>> start Stored data

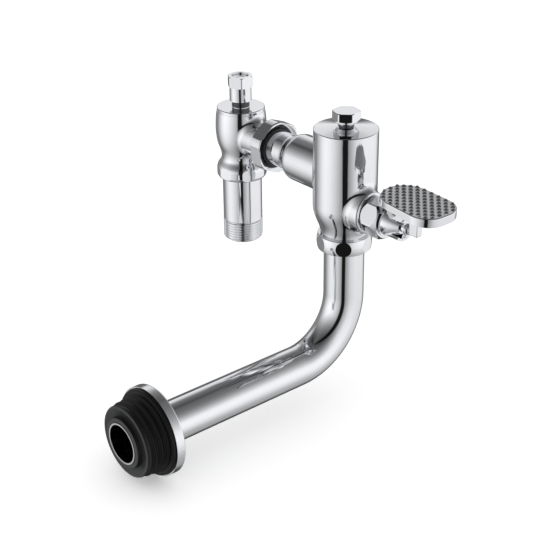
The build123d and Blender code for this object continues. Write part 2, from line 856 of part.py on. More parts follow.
def pedal_bracket():
    outline = [
        Polyline(
            (0, 0, nose_end_x),
            (0, 0, bracket_x),
            (gland_cavity_r - fit_gap, 0, bracket_x),
            (gland_cavity_r - fit_gap, 0, gland_face_x),
            (nose_collar_r, 0, gland_face_x),
            (nose_collar_r, 0, nose_x),
            (nose_r, 0, nose_x),
        ),
        Spline(
            (nose_r, 0, nose_x),
            (nose_end_r, 0, nose_end_x),
            tangents=((-nose_slope, 0, 1), (-nose_end_slope, 0, 1)),
        ),
        Line((nose_end_r, 0, nose_end_x), (0, 0, nose_end_x)),
    ]
    shape = along_x(turned(outline), 0, rod_z)
    lip = ring(lip_r, lip_inner_r, nose_x, nose_x + lip_length)
    reach = 2 * lip_r
    wedge = Polyline(
        (0, 0, nose_x),
        (reach * cos(radians(lip_half_angle)), reach * sin(radians(lip_half_angle)), nose_x),
        (reach * cos(radians(lip_half_angle)), -reach * sin(radians(lip_half_angle)), nose_x),
        close=True,
    )
    lip = lip & extrude(make_face(wedge), lip_length, dir=(0, 0, 1))
    shape += along_x(lip, 0, rod_z)
    foot_z = rod_z + rod_r + tongue_foot_r
    tongue = hull_plate(
        [
            (pin_x, pin_z, tongue_eye_r),
            (nose_x + tongue_foot_r, foot_z, tongue_foot_r),
            (nose_end_x - 3 * tongue_foot_r, foot_z, tongue_foot_r),
        ],
        2 * tongue_half,
    )
    shape += Pos(0, tongue_half, 0) * tongue
    shape -= Pos(pin_x, 0, pin_z) * Rot(90, 0, 0) * Cylinder(pin_r + run_gap, 4 * tongue_half)
    shape -= along_x(post(rod_r + run_gap, bracket_x, nose_end_x), 0, rod_z)
    groove_r = rod_r + seal_w + 3 * run_gap
    return shape - along_x(post(groove_r, rod_seal_x - run_gap, rod_seal_x + seal_t + run_gap), 0, rod_z)


def push_rod():
    shape = post(rod_pin_r, rod_tip_x, rod_shoulder_x)
    shape = fillet(shape.edges().group_by(Axis.Z)[0], rod_pin_r * 0.6)
    shape += post(rod_r, rod_shoulder_x, rod_head_x)
    shape += post(rod_collar_r, rod_collar_x, rod_collar_x + rod_collar_t)
    third = rod_head_length / 3
    head = post(rod_head_r, rod_head_x, rod_end_x)
    head = fillet(head.edges().group_by(Axis.Z)[-1], rod_head_r * rod_head_dome)
    head -= ring(rod_head_r, rod_head_groove_r, rod_head_x + third * 0.7, rod_head_x + third)
    head -= ring(rod_head_r, rod_head_groove_r, rod_head_x + third * 1.5, rod_head_x + third * 1.8)
    return along_x(shape + head, 0, rod_z)


def plate_outline(inset):
    """Tread outline as the hull of the heel circle and the two toe circles."""
    circles = [Pos(heel_offset, 0) * Circle(heel_r - inset)]
    circles += [Pos(toe_offset, side * toe_spread) * Circle(toe_r - inset) for side in (-1, 1)]
    return make_hull([edge for circle in circles for edge in circle.edges()])


def inside_outline(u, v, inset):
    """True where a point of the tread lies inside the outline by the inset."""
    heel = (u - heel_offset) ** 2 + v ** 2 < (heel_r - inset) ** 2
    toe_v = max(abs(v) - toe_spread, 0)
    toe = u > toe_offset and (u - toe_offset) ** 2 + toe_v ** 2 < (toe_r - inset) ** 2
    share = (u - heel_offset) / (toe_offset - heel_offset)
    side = 0 <= share <= 1 and abs(v) < heel_r + (toe_r + toe_spread - heel_r) * share - inset
    return heel or toe or side


def stud_places():
    """Square grid of studs, turned 45 degrees, inside the outline."""
    reach = int(2 * (heel_r + toe_r) / stud_pitch)
    places = []
    for i in range(-reach, reach + 1):
        for j in range(-reach, reach + 1):
            u = (i - j) * stud_pitch * sqrt(0.5)
            v = (i + j) * stud_pitch * sqrt(0.5)
            if inside_outline(u, v, stud_margin):
                places.append((u, v))
    return places


def pedal():
    heel_u = heel_offset - heel_r
    toe_u = toe_offset + toe_r
    plate = extrude(plate_outline(0), -rim_toe_t)
    wedge = Polyline(
        (heel_u, 0, 0), (heel_u, 0, -rim_heel_t), (toe_u, 0, -rim_toe_t), (toe_u, 0, 0), close=True
    )
    plate = plate & extrude(make_face(wedge), 2 * heel_r + toe_r, both=True, dir=(0, 1, 0))
    plate = fillet(plate.edges().group_by(Axis.Z)[-1], plate_edge_r)
    plate -= Pos(0, 0, -skin_t) * extrude(plate_outline(rim_wall), -rim_toe_t)
    foot = Rot(0, 0, 45) * Rectangle(stud_across, stud_across)
    tip = Pos(0, 0, stud_h) * Rot(0, 0, 45) * Rectangle(stud_tip_across, stud_tip_across)
    stud = loft([foot, tip]) + extrude(foot, -skin_t / 4)
    studs = Part() + [Pos(u, v, 0) * stud for u, v in stud_places()]
    plate += studs & Pos(0, 0, -skin_t / 4) * extrude(plate_outline(plate_edge_r), skin_t)
    placed = Pos(pedal_x, 0, pedal_z) * Rot(0, pedal_tilt, 0) * plate
    skin_low = pedal_z - skin_t
    corner_r = ear_eye_r / 2
    root_r = skin_t / 2
    ear = hull_plate(
        [
            (pin_x, pin_z, ear_eye_r),
            (pin_x + ear_reach, pin_z - ear_eye_r + corner_r, corner_r),
            (pin_x + 1.6 * ear_reach, skin_low - root_r / 2, root_r),
            (pin_x - ear_eye_r / 2, skin_low, root_r),
        ],
        ear_t,
    )
    placed += [Pos(0, ear_outer, 0) * ear, Pos(0, -ear_inner, 0) * ear]
    lug_high = skin_low + skin_t / 3
    lug = Pos(lug_x, 0, lug_bottom_z) * Box(
        lug_length, 2 * lug_half, lug_high - lug_bottom_z, align=(Align.MIN, Align.CENTER, Align.MIN)
    )
    lug = fillet(lug.edges().filter_by(Axis.Z) + lug.edges().group_by(Axis.Z)[0], lug_edge_r)
    placed += lug
    bore = Pos(pin_x, 0, pin_z) * Rot(90, 0, 0) * Cylinder(pin_r + fit_gap, 4 * ear_outer)
    return placed - bore


def pedal_pin():
    half = ear_outer + pin_overhang
    pin = Cylinder(pin_r, 2 * half)
    groove_z = ear_outer + fit_gap
    for side in (-1, 1):
        middle = side * (groove_z + clip_t / 2)
        groove = Cylinder(pin_r, clip_t + 2 * fit_gap) - Cylinder(pin_r - clip_groove, clip_t + 2 * fit_gap)
        pin -= Pos(0, 0, middle) * groove
    return Pos(pin_x, 0, pin_z) * Rot(90, 0, 0) * pin


def pin_clips():
    inner = pin_r - clip_groove + fit_gap
    clip = Cylinder(clip_r, clip_t) - Cylinder(inner, clip_t)
    clip -= Pos(clip_r, 0, 0) * Box(2 * clip_r, 1.6 * inner, clip_t)
    clips = []
    for side in (-1, 1):
        middle = side * (ear_outer + fit_gap + clip_t / 2)
        clips.append(Pos(pin_x, 0, pin_z) * Rot(90, 0, 0) * Pos(0, 0, middle) * clip)
    return Compound(children=clips)


def coupling_nut():
    height = coupling_high_z - coupling_low_z
    middle = (coupling_high_z + coupling_low_z) / 2
    shape = Pos(0, 0, middle) * (Sphere(coupling_r) & Box(3 * coupling_r, 3 * coupling_r, height))
    rims = shape.edges().filter_by(GeomType.CIRCLE)
    shape = fillet(rims, coupling_edge_r)
    flat = Pos(coupling_flat, 0, middle) * Box(
        coupling_r, 2 * coupling_r, height, align=(Align.MIN, Align.CENTER, Align.CENTER)
    )
    shape -= [Rot(0, 0, coupling_turn + 60 * k) * flat for k in range(6)]
    shape -= post(spigot_r + fit_gap, coupling_floor_z, coupling_high_z)
    return at_valve(shape - post(pipe_r + seat_gap, coupling_low_z, coupling_floor_z))


def coupling_ring():
    return at_valve(ring(spigot_r - fit_gap, pipe_r + fit_gap, coupling_floor_z, coupling_seal_z))


def coupling_seal():
    return at_valve(ring(spigot_r - fit_gap, pipe_r + fit_gap, coupling_seal_z, spigot_end_z))


def flush_pipe():
    drop_end = outlet_z + bend_r
    drop = Line((0, 0, pipe_top_z), (0, 0, drop_end))
    bend = ThreePointArc(
        (0, 0, drop_end),
        (0, -bend_r * (1 - sqrt(0.5)), outlet_z + bend_r * (1 - sqrt(0.5))),
        (0, -bend_r, outlet_z),
    )
    run = Line((0, -bend_r, outlet_z), (0, -outlet_reach, outlet_z))
    wall = Circle(pipe_r) - Circle(pipe_r - pipe_wall)
    section = Plane(origin=(0, 0, pipe_top_z), z_dir=(0, 0, -1)) * wall
    return at_valve(sweep(section, path=Wire([*drop.edges(), *bend.edges(), *run.edges()])))


def wall_flange():
    front = flange_back + flange_depth
    shape = post(flange_r, flange_back, front)
    shape = fillet(shape.edges().group_by(Axis.Z)[0], flange_edge_r)
    shape -= post(flange_r - flange_wall, flange_back + flange_wall, front)
    return along_outlet(shape - post(pipe_r + 2 * run_gap, flange_back, front))


def pan_spud():
    back = flange_back + flange_wall + seat_gap
    lip_back = spud_front - spud_lip_length
    points = [(pipe_r + fit_gap, back), (spud_disc_r, back), (spud_disc_r, spud_disc_front)]
    points += [(spud_root_r, spud_disc_front)]
    gap = spud_rib_pitch - spud_rib_t
    for k in range(spud_ribs):
        rib_z = lip_back - (spud_ribs - k) * spud_rib_pitch
        points += [(spud_root_r, rib_z), (spud_rib_r, rib_z + gap / 4)]
        points += [(spud_rib_r, rib_z + spud_rib_t - gap / 4), (spud_root_r, rib_z + spud_rib_t)]
    points += [(spud_root_r, lip_back), (spud_r, lip_back + gap / 4)]
    points += [(spud_r, spud_front - spud_edge_r), (spud_r - spud_edge_r, spud_front)]
    points += [(spud_lip_inner_r, spud_front), (spud_lip_inner_r, spud_front - spud_groove_depth)]
    points += [(spud_collar_r, spud_front - spud_groove_depth), (spud_collar_r, spud_front - spud_edge_r)]
    points += [(spud_collar_r - spud_edge_r, spud_front), (pipe_r + fit_gap, spud_front)]
    return along_outlet(lathe(points))


pieces = {
    "stop_body": stop_body(),
    "inlet_tail": inlet_tail(),
    "tail_gasket": tail_gasket(),
    "stop_bonnet": stop_bonnet(),
    "stop_bonnet_seal": stop_bonnet_seal(),
    "stop_spindle_seal": stop_spindle_seal(),
    "stop_spindle": stop_spindle(),
    "stop_cap": stop_cap(),
    "stop_cap_screw": stop_cap_screw(),
    "stop_plunger": stop_plunger(),
    "stop_washer": stop_washer(),
    "stop_washer_screw": stop_washer_screw(),
    "union_nut": union_nut(),
    "union_packing": union_packing(),
    "union_slip_ring": union_slip_ring(),
    "valve_body": valve_body(),
    "body_cover": body_cover(),
    "cover_seal": cover_seal(),
    "regulating_seal": regulating_seal(),
    "regulating_spindle": regulating_spindle(),
    "regulating_cap": regulating_cap(),
    "stroke_limiter": stroke_limiter(),
    "seat_ring": seat_ring(),
    "piston": piston(),
    "main_seat_washer": main_seat_washer(),
    "washer_retainer": washer_retainer(),
    "piston_cup": piston_cup(),
    "cup_retainer": cup_retainer(),
    "refill_jet": refill_jet(),
    "relief_valve": relief_valve(),
    "relief_washer": relief_washer(),
    "gland_washer": gland_washer(),
    "pedal_gland": pedal_gland(),
    "rod_spring": rod_spring(),
    "rod_seal": rod_seal(),
    "pedal_bracket": pedal_bracket(),
    "push_rod": push_rod(),
    "pedal": pedal(),
    "pedal_pin": pedal_pin(),
    "pin_clips": pin_clips(),
    "coupling_nut": coupling_nut(),
    "coupling_ring": coupling_ring(),
    "coupling_seal": coupling_seal(),
    "flush_pipe": flush_pipe(),
    "wall_flange": wall_flange(),
    "pan_spud": pan_spud(),
}

for name, shape in pieces.items():
    export_step(shape, f"parts/{name}.step")
    print(name, len(shape.solids()), round(shape.volume, 1))
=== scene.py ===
# %% [markdown]
# # A foot-pedal flush valve, dressed for its picture
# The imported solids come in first. They are the fixed frame: every piece that is made below sits where they are and
# rides on one of their bodies. Blender works in metres here, so a size in millimetres is multiplied by MM.

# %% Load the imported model
import math

import bpy
import numpy as np
from mathutils import Matrix, Vector


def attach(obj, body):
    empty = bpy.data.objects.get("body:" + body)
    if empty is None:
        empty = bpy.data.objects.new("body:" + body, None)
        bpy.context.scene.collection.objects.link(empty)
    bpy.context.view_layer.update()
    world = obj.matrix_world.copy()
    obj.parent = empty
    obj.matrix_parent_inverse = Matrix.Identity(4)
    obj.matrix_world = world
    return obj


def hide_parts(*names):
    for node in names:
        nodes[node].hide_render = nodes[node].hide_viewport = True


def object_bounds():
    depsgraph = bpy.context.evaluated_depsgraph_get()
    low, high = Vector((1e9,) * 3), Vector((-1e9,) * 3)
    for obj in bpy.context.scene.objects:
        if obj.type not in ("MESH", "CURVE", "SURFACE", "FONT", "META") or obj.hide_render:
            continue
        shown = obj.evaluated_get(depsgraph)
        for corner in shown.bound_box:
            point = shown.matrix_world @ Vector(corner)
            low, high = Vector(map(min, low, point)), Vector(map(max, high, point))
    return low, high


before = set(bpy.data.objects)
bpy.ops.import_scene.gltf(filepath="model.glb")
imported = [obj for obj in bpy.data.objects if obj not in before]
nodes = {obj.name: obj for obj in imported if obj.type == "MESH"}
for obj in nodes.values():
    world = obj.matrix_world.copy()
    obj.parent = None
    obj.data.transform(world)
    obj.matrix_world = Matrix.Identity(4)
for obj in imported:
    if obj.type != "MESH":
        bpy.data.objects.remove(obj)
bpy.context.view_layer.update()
MM = 0.001

# %% [markdown]
# The camera stands to the right of the pipe's end and about 27 degrees above the level. It could be set by eye, but
# a ring that is seen at an angle is an ellipse whose shape gives that angle. So its place was worked out from the
# edges of the round parts. The lens is long, and the upright pipes stay nearly upright in the picture.

# %% Camera
VALVE_X = 126.3
PICTURE_PIXELS, FOCAL_PIXELS = 560, 1314.33
SENSOR_MM = 36.0
CAMERA_TURN, CAMERA_HEIGHT, CAMERA_ROLL = 49.84, 27.11, -0.46
RIGHT_OF_COVER, ABOVE_COVER, BACK_FROM_COVER = -49.52, -113.78, 984.02


def looking_axes(turn, height, roll):
    """Right, up and backward vectors of a camera, from its turn round Z, its height angle and its roll."""
    turn, height, roll = np.radians([turn, height, roll])
    back = np.array([np.sin(turn) * np.cos(height), -np.cos(turn) * np.cos(height), np.sin(height)])
    level = np.array([np.cos(turn), np.sin(turn), 0.0])
    upward = np.cross(back, level)
    right = level * np.cos(roll) + upward * np.sin(roll)
    return right, -level * np.sin(roll) + upward * np.cos(roll), back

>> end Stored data

• Requirements
Print exactly the lines from the line with "for name, shape" to the line with "nodes[node].hide_render = nodes[node].hide_viewport", both included, and nothing else.

• Final result
for name, shape in pieces.items():
    export_step(shape, f"parts/{name}.step")
    print(name, len(shape.solids()), round(shape.volume, 1))
=== scene.py ===
# %% [markdown]
# # A foot-pedal flush valve, dressed for its picture
# The imported solids come in first. They are the fixed frame: every piece that is made below sits where they are and
# rides on one of their bodies. Blender works in metres here, so a size in millimetres is multiplied by MM.

# %% Load the imported model
import math

import bpy
import numpy as np
from mathutils import Matrix, Vector


def attach(obj, body):
    empty = bpy.data.objects.get("body:" + body)
    if empty is None:
        empty = bpy.data.objects.new("body:" + body, None)
        bpy.context.scene.collection.objects.link(empty)
    bpy.context.view_layer.update()
    world = obj.matrix_world.copy()
    obj.parent = empty
    obj.matrix_parent_inverse = Matrix.Identity(4)
    obj.matrix_world = world
    return obj


def hide_parts(*names):
    for node in names:
        nodes[node].hide_render = nodes[node].hide_viewport = True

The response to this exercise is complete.